In the previous sutras I’ve found that the only purpose for me to perceive is; to perceive (2.21). And to perceive has but one purpose to clarify the distinction between my inner seer and the nature/world/objects, all the ever changing.
Now, sutra 2.25 gives me the ultimate goal of yoga practice; “As misapprehension is reduced there is a corresponding increase in clarity. This is the path to freedom.” (Desikachar translation)
Freedom, emancipation (Iyengar) or “Kaivalya”.
Desikachar gives me a starting definition of freedom. “Freedom is the absence of the consequences of obstacles and the avoidance of actions which has distracting and disturbing effects.” I try to remember a time or situation where I’ve felt free - - -

Ok, I’m back, a friend called and we talked about freedom, and both of us have the exact same experiences of being free:
- In flow experiences, these can for me happen when I do yoga, experience art (literature, pictures, movies, music, theatre, dance all the arts all!) or in nature, walking up a mountain and suddenly I am free – an experience of enormous lungs :-) unity, purpose, no thoughts or few – almost unconscious and contentment.

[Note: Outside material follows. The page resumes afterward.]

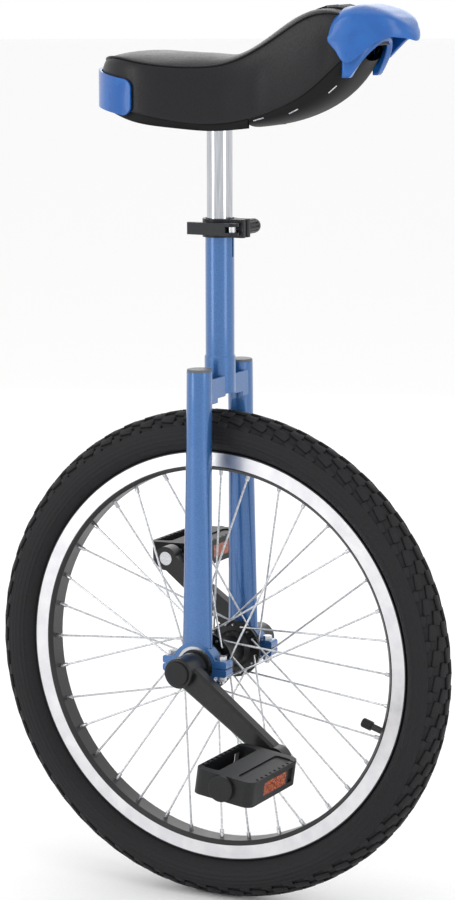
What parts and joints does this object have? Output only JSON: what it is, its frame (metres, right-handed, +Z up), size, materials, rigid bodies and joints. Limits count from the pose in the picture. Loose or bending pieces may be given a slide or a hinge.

- In playing, when I get to arrive at a playful position in a situation I am free. This is clear especially in situations where I used to be serious like exams… my academic life turned out to last for 16 years (different kind of studies) and the last two years my exams turned from anxiety to a playground. Freedom.
- In gratitude. When I find what I am grateful for I get to arrive in freedom.
- In admitting. I was wrong or I am an ass – there is huge freedom, not that I don’t have to care, since I’m sooo bad, but in honesty and sharing it with you, I can be authentic and free.
- In release from human solution, for example “if I had a partner/if I didn’t have a partner” I would feel free. When the story of what should set me free lets go, I get set free :-)

Oh this was nice. I think I will bring this into my yoga teaching today, to connect to our experience of freedom and aim for it in the asanas.